Reproduce exactly the lines below from the one containing "centre_partition();" through the one containing "before = set(bpy.data.objects)", including both, and nothing else.

DATA PROVIDED —
****
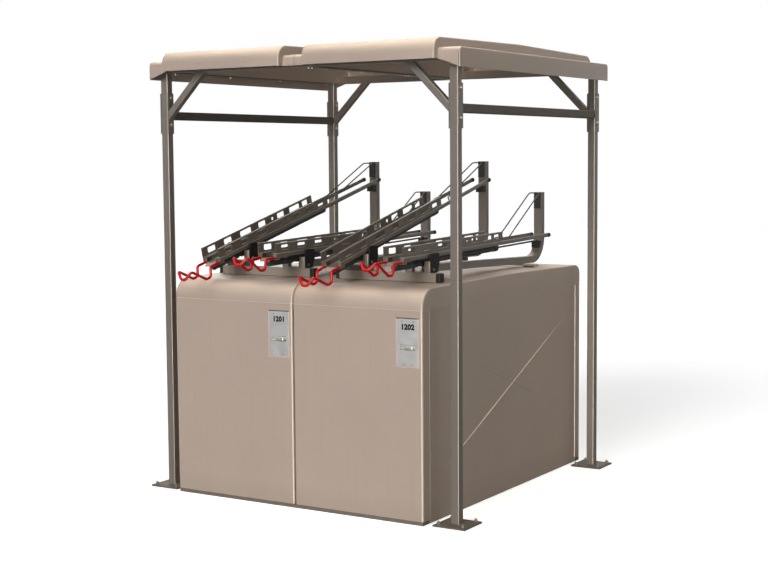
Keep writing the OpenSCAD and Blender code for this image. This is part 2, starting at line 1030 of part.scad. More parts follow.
module pivot_bracket(i) {
  z0 = cross_top + lift(i);
  difference() {
    union() {
      translate([-bracket_out, pivot_y - bracket_length / 2, z0])
        cube([2 * bracket_out, bracket_length, 6]);
      for (s = [-1, 1])
        along_x(s > 0 ? bracket_in : -bracket_out, s > 0 ? bracket_out : -bracket_in) {
          polygon([[pivot_y - 46, z0], [pivot_y + 22, z0], [pivot_y + 46, z0 + 60], [pivot_y + 46, z0 + 100],
            [pivot_y + 32, z0 + bracket_height], [pivot_y - 32, z0 + bracket_height], [pivot_y - 46, z0 + 100]]);
        }
      translate([-bracket_out, pivot_y + bracket_length / 2 - 1, z0])
        cube([2 * bracket_out, rail_front - pivot_y - bracket_length / 2 + 1, 6]);
      translate([-rail_width / 2 - 8, rail_front - bracket_web, z0])
        cube([rail_width + 16, bracket_web, 36]);
    }
    translate([0, pivot_y, pivot_z(i)])
      rotate([0, 90, 0])
        cylinder(h = 4 * bracket_out, d = trunnion + 0.1, center = true);
    for (s = [-1, 1])
      translate([s * (bracket_out - 22), cross_back - 14, z0 - 1])
        cylinder(h = 8, d = 10);
  }
}

module pivot_brackets() {
  color("#1c1c1c")
    for (i = [0:3])
      translate([tray_x[i], 0, 0])
        pivot_bracket(i);
}

module bracket_bolts() {
  color("#8b8b88")
    for (i = [0:3])
      for (s = [-1, 1])
        translate([tray_x[i] + s * (bracket_out - 22), cross_back - 14, cross_top]) {
          translate([0, 0, -rail_wall - 8])
            cylinder(h = rail_wall + 8 + lift(i) + 6, d = 10);
          translate([0, 0, lift(i) + 6])
            cylinder(h = 6.4, d = 17, $fn = 6);
        }
}

module stop_pads() {
  color("#20262c")
    for (i = [0:3]) {
      translate([tray_x[i] - rail_width / 2 + 8, stop_front - pad, stop_top(i) - 106])
        cube([rail_width - 16, pad + rail_step, 104]);
    }
}

module rest_blocks() {
  color("#1c1c1c")
    for (i = [0:3])
      difference() {
        translate([tray_x[i] - rail_width / 2, stop_front - 36, tail_height(i) - 46])
          cube([rail_width, 36 + rail_step, 46]);
        translate([tray_x[i], 0, 0])
          rail_body(0, stop_top(i), stop_front - bend_in, bend_z(i));
        on_tray(i, 0)
          union() {
            translate([0, -far, tail_z])
              rotate([-90, 0, 0])
                cylinder(h = 2 * far, d = tail + 0.6);
            translate([-tail / 2 - 0.3, -far, tail_z])
              cube([tail + 0.6, 2 * far, 200]);
          }
      }
}

// Moving trays. Each is drawn flat, its pivot at the origin, then set on its slope.

module on_tray(i, slide) {
  translate([tray_x[i], pivot_y, pivot_z(i)])
    rotate([tilt(i), 0, 0])
      translate([0, slide, 0])
        children();
}

module cradle(i) {
  on_tray(i, 0) {
    difference() {
      translate([-30, -55, -20])
        cube([60, 110, 21]);
      translate([-foot_half - 0.6, -60, foot_low - 0.6])
        cube([2 * foot_half + 1.2, 120, slide_low - foot_low + 1.2]);
      translate([-slide_half - 0.6, -60, foot_low])
        cube([2 * slide_half + 1.2, 120, 40]);
    }
    for (s = [-1, 1])
      translate([s * 30, 0, 0])
        rotate([0, s * 90, 0])
          translate([0, 0, -4])
            cylinder(h = bracket_out - 30 + 4 + 3, d = trunnion);
  }
}

window_at = [[-262, 75], [-95, 75], [74, 114], [270, 75], [480, 75], [620, 114], [800, 75], [950, 75]];
round_at = [425, 762, 1055];

module tray(i) {
  w = tray_width / 2;
  t = tray_sheet;
  on_tray(i, 0) {
    difference() {
      union() {
        // trough, ledge and pierced sides
        translate([0, front_l, 0])
          rotate([90, 0, 180])
              linear_extrude(height = tray_length)
                polygon([[-w - 5, side_top], [-w - 5, side_top - t], [-w, side_top - t],
                  [-w, ledge_z - t], [-trough_half, ledge_z - t], [-trough_half, trough_z],
                  [trough_half, trough_z], [trough_half, ledge_z - t], [w, ledge_z - t],
                  [w, side_top - t], [w + 5, side_top - t], [w + 5, side_top], [w - t, side_top],
                  [w - t, ledge_z], [trough_half - t, ledge_z], [trough_half - t, trough_z + t],
                  [-trough_half + t, trough_z + t], [-trough_half + t, ledge_z], [-w + t, ledge_z],
                  [-w + t, side_top]]);
      }
      // windows and holes in the sides
      for (a = window_at)
        translate([-far / 2, a[0], ledge_z + 4])
          cube([far, a[1], side_height - 12]);
      for (y = round_at)
        translate([0, y, ledge_z + side_height / 2])
          rotate([0, 90, 0])
            cylinder(h = far, d = 26, center = true);
      // the front wheel drops through the floor here
      translate([-trough_half + t, cup_front, -50])
        cube([2 * trough_half - 2 * t, 400, 50 + trough_z + t + 0.5]);
    }
    // lugs that hold the ends of the pull handle
    for (s = [-1, 1])
      difference() {
        translate([s > 0 ? trough_half - 1 : -wire_half - 11, front_l + 8, wire_z - 11])
          cube([wire_half + 12 - trough_half, 44, ledge_z - t - wire_z + 11]);
        translate([s * wire_half, front_l, wire_z])
          rotate([-90, 0, 0])
            cylinder(h = 80, d = wire);
      }
    // captured slide under the trough
    translate([-slide_half, front_l + 10, slide_low])
      cube([2 * slide_half, slide_rear - front_l - 10, trough_z - slide_low]);
    translate([-foot_half, front_l + 10, foot_low])
      cube([2 * foot_half, slide_rear - front_l - 10, slide_low - foot_low]);
    // round sleeve over the front of the slide, on the low trays
    if (!tray_high[i])
      difference() {
        translate([0, front_l + 10, trough_z - sleeve / 2 - 0.5])
          rotate([-90, 0, 0])
            cylinder(h = 240, d = sleeve);
        translate([0, front_l + 9, trough_z - sleeve / 2 - 0.5])
          rotate([-90, 0, 0])
            cylinder(h = 13, d = sleeve - 6);
      }
    // front lip
    along_x(-trough_half, trough_half)
      polygon([[front_l, trough_z], [front_l, trough_z + t], [front_l - 26, trough_z - 14], [front_l - 24, trough_z - 17]]);
    // wheel cup behind the slide
    translate([-trough_half, cup_front, cup_z])
      cube([2 * trough_half, rear_l - cup_front, t]);
    for (y = [cup_front, rear_l - t])
      translate([-trough_half, y, cup_z])
        cube([2 * trough_half, t, trough_z - cup_z + t]);
    // side arms past the wheel stop
    for (s = [-1, 1])
      translate([s > 0 ? w - 6 : -w, rear_l - 120, arm_z])
        cube([6, arm_rear - rear_l + 120, arm_height]);
    for (s = [-1, 1])
      translate([s > 0 ? trough_half - t : -w, rear_l - 120, arm_z])
        cube([w - trough_half + t, 60, arm_height]);
    // tail rod
    translate([0, rear_l - 2, tail_z])
      rotate([-90, 0, 0])
        cylinder(h = (stop_front - 8 - pivot_y) / cos(tilt(i)) - rear_l + 2, d = tail);
    // wheel hoop
    wheel_hoop(i);
  }
}

// Wire hoop for the front wheel. It leans back to the pad on the wheel stop.
module wheel_hoop(i) {
  w = tray_width / 2 - 8;
  a = tray_high[i] ? 164 : 322;
  e = tray_high[i] ? 1535 : 1470;
  y = rear_l - 46;
  z = ledge_z + 14;
  for (s = [-1, 1]) {
    rod([s * w, y, z], [s * w, e, a], 8);
    ball([s * w, e, a], 8);
    rod([s * w, y, z], [s * (tray_width / 2 - 1), y, z], 8);
    ball([s * w, y, z], 8);
  }
  rod([-w, e, a], [w, e, a], 8);
}

// Bent wire pull handle: two side dips, two horns and a shallow dip in the front bar between them
module pull_wire(i) {
  y = front_l - 70;
  p = [[wire_half, front_l + 50, wire_z], [wire_half, y, wire_z], [wire_half, y - 50, dip_z],
    [wire_half, y - 68, dip_z], [wire_half, y - 184, horn_z], [14, y - 214, 15]];
  on_tray(i, 0) {
    for (s = [-1, 1])
      for (k = [1:len(p) - 1]) {
        rod([s * p[k - 1][0], p[k - 1][1], p[k - 1][2]], [s * p[k][0], p[k][1], p[k][2]], wire);
        ball([s * p[k][0], p[k][1], p[k][2]], wire);
      }
    rod([-14, y - 214, 15], [14, y - 214, 15], wire);
  }
}

module cradle_1() {
  color("#4a4641")
    cradle(0);
}

module cradle_2() {
  color("#4a4641")
    cradle(1);
}

module cradle_3() {
  color("#4a4641")
    cradle(2);
}

module cradle_4() {
  color("#4a4641")
    cradle(3);
}

module tray_1() {
  color("#5e554c")
    tray(0);
}

module tray_2() {
  color("#5e554c")
    tray(1);
}

module tray_3() {
  color("#5e554c")
    tray(2);
}

module tray_4() {
  color("#5e554c")
    tray(3);
}

module tray_handle_1() {
  color("#c4161f")
    pull_wire(0);
}

module tray_handle_2() {
  color("#c4161f")
    pull_wire(1);
}

module tray_handle_3() {
  color("#c4161f")
    pull_wire(2);
}

module tray_handle_4() {
  color("#c4161f")
    pull_wire(3);
}

post_front_left();
post_front_right();
post_rear_left();
post_rear_right();
base_plates();
side_rails();
knee_braces();
brace_plates();
frame_bolts();
roof_frame();
roof_gaskets();
roof_panel_left();
roof_panel_right();
roof_joint_cover();
roof_bolts();
base_frame();
side_panel_left();
side_panel_right();
centre_partition();
diagonal_partitions();
top_cover_left();
top_cover_right();
panel_rivets();
hinge_pins();
door_front_left();
door_front_right();
door_rear_left();
door_rear_right();
handle_plate_front_left();
handle_plate_front_right();
handle_plate_rear_left();
handle_plate_rear_right();
paddle_front_left();
paddle_front_right();
paddle_rear_left();
paddle_rear_right();
cross_rails();
rail_end_caps();
rail_packers();
guide_rails();
pivot_brackets();
bracket_bolts();
stop_pads();
rest_blocks();
cradle_1();
cradle_2();
cradle_3();
cradle_4();
tray_1();
tray_2();
tray_3();
tray_4();
tray_handle_1();
tray_handle_2();
tray_handle_3();
tray_handle_4();
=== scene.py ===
"""Two-tier bike rack: finishes and fine pieces over its solid model, in metres."""

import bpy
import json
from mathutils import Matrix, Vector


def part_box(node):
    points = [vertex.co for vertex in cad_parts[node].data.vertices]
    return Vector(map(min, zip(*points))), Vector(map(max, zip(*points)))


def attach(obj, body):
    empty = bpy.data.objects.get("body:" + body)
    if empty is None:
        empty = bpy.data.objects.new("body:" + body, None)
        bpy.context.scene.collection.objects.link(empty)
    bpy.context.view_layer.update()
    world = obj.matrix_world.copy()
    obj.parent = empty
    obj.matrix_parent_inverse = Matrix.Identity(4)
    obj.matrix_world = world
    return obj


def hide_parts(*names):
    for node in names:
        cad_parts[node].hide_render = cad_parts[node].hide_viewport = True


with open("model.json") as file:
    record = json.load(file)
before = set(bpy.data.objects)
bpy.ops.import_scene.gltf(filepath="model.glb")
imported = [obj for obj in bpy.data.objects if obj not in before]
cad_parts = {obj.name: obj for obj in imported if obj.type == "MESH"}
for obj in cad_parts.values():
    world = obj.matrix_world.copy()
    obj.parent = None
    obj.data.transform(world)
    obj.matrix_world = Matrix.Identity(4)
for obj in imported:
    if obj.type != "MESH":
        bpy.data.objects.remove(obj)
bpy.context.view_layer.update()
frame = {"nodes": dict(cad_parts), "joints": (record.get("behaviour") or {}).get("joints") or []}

import json
import math
from itertools import product

import bmesh
import bpy
from mathutils import Matrix, Vector

bl_info = {
    "name": "Two-tier bike rack",
    "version": (1, 0, 0),
    "blender": (4, 5, 0),
    "location": "3D View > Sidebar > Bike Rack",
    "description": "Finishes, handles, numbers and fastenings of a two-tier bike rack",
    "category": "Add Mesh",
}

NODES = frame["nodes"]
JOINTS = {joint["name"]: joint for joint in frame["joints"]}
MM = 0.001
QUARTER = math.pi / 2
SIDES = (-1, 1)
TRAYS = (1, 2, 3, 4)
WHITE = (1.0, 1.0, 1.0, 1.0)
DOORS = ("front_left", "front_right", "rear_left", "rear_right")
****
CORRECT ANSWER —
centre_partition();
diagonal_partitions();
top_cover_left();
top_cover_right();
panel_rivets();
hinge_pins();
door_front_left();
door_front_right();
door_rear_left();
door_rear_right();
handle_plate_front_left();
handle_plate_front_right();
handle_plate_rear_left();
handle_plate_rear_right();
paddle_front_left();
paddle_front_right();
paddle_rear_left();
paddle_rear_right();
cross_rails();
rail_end_caps();
rail_packers();
guide_rails();
pivot_brackets();
bracket_bolts();
stop_pads();
rest_blocks();
cradle_1();
cradle_2();
cradle_3();
cradle_4();
tray_1();
tray_2();
tray_3();
tray_4();
tray_handle_1();
tray_handle_2();
tray_handle_3();
tray_handle_4();
=== scene.py ===
"""Two-tier bike rack: finishes and fine pieces over its solid model, in metres."""

import bpy
import json
from mathutils import Matrix, Vector


def part_box(node):
    points = [vertex.co for vertex in cad_parts[node].data.vertices]
    return Vector(map(min, zip(*points))), Vector(map(max, zip(*points)))


def attach(obj, body):
    empty = bpy.data.objects.get("body:" + body)
    if empty is None:
        empty = bpy.data.objects.new("body:" + body, None)
        bpy.context.scene.collection.objects.link(empty)
    bpy.context.view_layer.update()
    world = obj.matrix_world.copy()
    obj.parent = empty
    obj.matrix_parent_inverse = Matrix.Identity(4)
    obj.matrix_world = world
    return obj


def hide_parts(*names):
    for node in names:
        cad_parts[node].hide_render = cad_parts[node].hide_viewport = True


with open("model.json") as file:
    record = json.load(file)
before = set(bpy.data.objects)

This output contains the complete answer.